What else can one say about a man so obsessed with death, funerals and cremation, that when he invites guests to a party, he interrupts the music for a bit to talk about his ideologies about death, reincarnation, and his belief that cremation is better than burial, for it takes only 75 minutes to cremate a body to ashes, thus ensuring a quick liberation of the soul of the deceased and an expedited reincarnation! He is a big follower of the Dalai Lama and the Tibetan book of the dead. At his party, he quotes from this book, justifying the advantages of cremation! What’s more, he goes on to urge his guests, much to their shock and awe, to make sure that they arrange for themselves to be cremated rather than buried, when they pass away! An apparently steadfast teetotaler and nonsmoker, he promptly goes on to pull out cigars from his guests’ mouths, with a smiling face, even giving them some valuable advice like, "when you die, there is no smoking or drinking for all eternity"! This is the kind of man who experiences a different kind of high at the mere mention of a funeral hall! And then it is no surprise, he doesn’t call his crematorium, a crematorium; rather he likes to call it the "temple of death"! When a new employee joins under him in the crematorium, he tells him with a smile, "you will get your chance to see it happen through this little window, during some nice cremation"! We are shown how, in a carnival, while Kopfrkingl’s family is interested in acrobatics and other merry sights, Kopfrkingl himself is more enthusiastic about a waxworks horror show revolving around murder and suicide!

A lot of other quirky traits of this strange man slowly come into view. It’s a hilarious portrayal of a morbid persona, perhaps a bit over the top too. But it makes for very interesting viewing, how this man keeps reveling in anything related to demise! So far we aren’t really sure where the film is headed, for most of the first half deals with character introductions and their idiosyncrasies.

Based on a novel by Ladislav Fuks, "The Cremator" is set against the backdrop of the time when the Nazi forces were spreading their wings over Czechoslovakia. The crux of the narrative lies in how this darkly comic character portrait is connected to the situation of war. It is filmmaking at its best, as director Juraj Herz uses cinematic devices that give shape to the central character’s demented state of mind and his twisted beliefs. Experience the madness with visuals that are a product of trippy, hallucinogenic camerawork full of fisheye lens shots and close-up shots that tend to make you giddy; a sound design that makes you feel like there are voices in your head, playing tricks on you; a befitting, opera-like, haunting score, the quality of which enhances when clubbed with some disturbing events they accompany. It is a breathtaking marriage of sound and visuals that is designed to mess with your mind long after the film is over! Perhaps it is the director’s own experiment in hypnosis that he performs through the medium of cinema!

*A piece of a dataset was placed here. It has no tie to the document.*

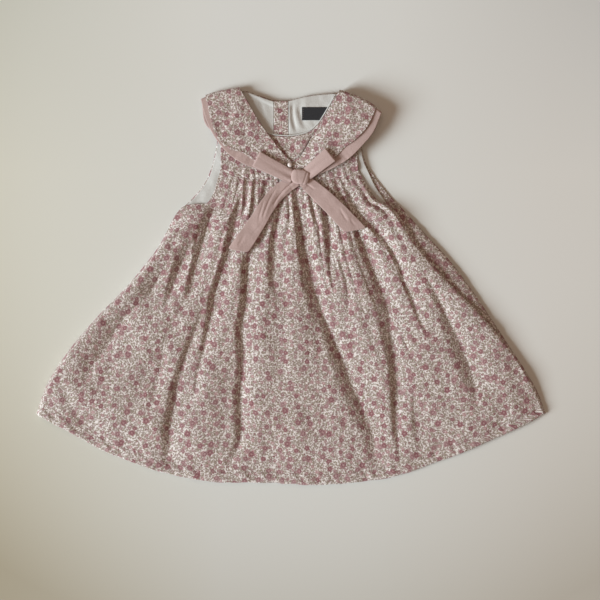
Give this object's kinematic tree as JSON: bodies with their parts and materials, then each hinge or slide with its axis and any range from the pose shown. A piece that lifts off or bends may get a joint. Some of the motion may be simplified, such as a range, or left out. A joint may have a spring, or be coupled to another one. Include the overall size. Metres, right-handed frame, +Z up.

A theme of doubles and doppelgangers seems to be prominent in the film. In one scene we see a pair of identical twins having a meal at a table. At another point of time, Kopfrkingl desires to tell his friend about a girl who was born with two heads and four pairs of limbs! In a hallucination, a ghostly double of Kopfrkingl himself appears as a Buddhist monk. And then there’s the prostitute Dagmar, who bears a striking resemblance to Kopfrkingl’s wife Lakme (both roles are played by the same actress, Vlasta Chramostová)!

As the film progresses, it gets increasingly phantasmagorical with its recurring motifs and characters that constantly cross Kopfrkingl's path. There’s the beautiful young girl and her boyfriend who keep popping up; even meet to make out at a cemetery! Then there’s a couple; a hysterical, paranoid woman with a hat and her irritated husband, who happen to bump into Kopfrkingl almost everywhere he goes! An enigmatic pale woman (Helena Anýzová) keeps appearing as well; but it is not clear whether she is a real person or Kopfrkingl's hallucination, or an apparition! He seems to know her though, for in one scene he stops short of saying who she reminded him of! It is not explicit whether anyone else acknowledges her presence either.

It is towards the third act that the film takes an unexpected turn of shocking proportions and builds to a hair-raising climax. It boggles the mind how, merely an idea suggested can terrify, as opposed to some modern so-called horror flicks that claim to be "scary", based merely, on cheap thrills. Juraj Herz’s "The Cremator" is a masterpiece; a refreshingly original film, with a bravura, unforgettable lead performance by Rudolf Hrušínský. It is utterly sad that films like these get lost in the depths of obscurity.

Score: 10/10

2 comments:

  1. Great review, Aditya. Might just be your best. I have queued this up. Sounds like a strange film.